Last week at the C40 Mayors Summit, four cities—Athens, Mexico City, Madrid, and Paris—committed to ban diesel-fueled automobiles in their cities by 2025, a move applauded by many environmental supporters. Diesel-fueled vehicles had previously been championed for emitting less carbon dioxide than gasoline-powered vehicles. The ban comes after local governments became attuned to the local pollution effects of diesel vehicles, in particular nitrogen oxides and particulate matter, which manufacturers have been slow to resolve.
A Spanish court ruling declared Volkswagen’s parent company, Volkswagen Group, liable for any charges over emissions fraud. This decision makes the Germany-based corporation responsible in court rather than its smaller affiliates. Spanish affiliate companies include Seat, Volkswagen-Audi España, and Volkswagen Navarra. Initial proceedings against Volkswagen began in October, after Volkswagen admitted to cheating diesel emissions tests in the United States with illegal software.
The European Commission is taking Poland to court due to Poland’s inability to tackle poor air quality. Poland is Europe’s most polluted country, with pollution levels more than double those in France. More than 40,000 Poles die each year due to air pollution. Poland uses coal and, on occasion, garbage to heat the country’s homes. South Poland, near the ski resort towns, feels the effects stronger than the rest of the country due to local neglect of environmental rules.
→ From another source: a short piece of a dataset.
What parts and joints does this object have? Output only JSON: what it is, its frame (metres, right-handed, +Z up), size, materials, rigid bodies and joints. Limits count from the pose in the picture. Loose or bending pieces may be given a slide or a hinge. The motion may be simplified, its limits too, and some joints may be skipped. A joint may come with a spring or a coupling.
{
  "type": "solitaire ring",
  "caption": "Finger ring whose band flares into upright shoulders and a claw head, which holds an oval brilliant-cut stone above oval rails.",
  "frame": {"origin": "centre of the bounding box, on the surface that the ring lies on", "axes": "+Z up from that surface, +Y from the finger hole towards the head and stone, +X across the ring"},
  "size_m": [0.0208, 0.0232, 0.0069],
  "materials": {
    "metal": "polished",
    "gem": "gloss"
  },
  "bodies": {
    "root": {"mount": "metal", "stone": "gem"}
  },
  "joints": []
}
Plans to reopen a Spanish mine near Seville were put on hold by a judicial investigation following claims of corruption in the bidding process. A rival company filed a complaint against Grupo Mexico-Minorbis alleging the consortium practiced illegal negotiations, bribery, peddling of influence, and perversion of justice during the bidding process.
The Spanish government has given oil group Repsol the go-ahead to begin drilling in the Canary Islands. Repsol, which has long sought approval to tap what may be Spain’s most significant oil source, has been held up by environmental concerns and government delays for over a decade. Now, the industry ministry has granted the company a three-year license to drill in several sites off the coast of the archipelago. While the Spanish government states that its decision was backed by rigorous scientific research, the drilling project has been met with strong opposition.
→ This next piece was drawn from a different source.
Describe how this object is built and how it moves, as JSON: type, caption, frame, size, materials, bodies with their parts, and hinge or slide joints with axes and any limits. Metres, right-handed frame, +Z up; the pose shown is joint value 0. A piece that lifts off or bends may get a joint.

Last week, the Spanish Supreme Court rejected environmental appeals against oil drilling off the Canary Islands. Spain had granted exploration permits in the region in 2012, but they were put in hold due to environmental concerns. Now, the Supreme Court has opened the door for businesses such as Spanish oil company Repsol to move forward with exploration plans. The court’s decision angered islanders—who are concerned about the potential impacts on tourism—as well as environmentalists, who fear damage to the Canary Islands’ unique ecosystems.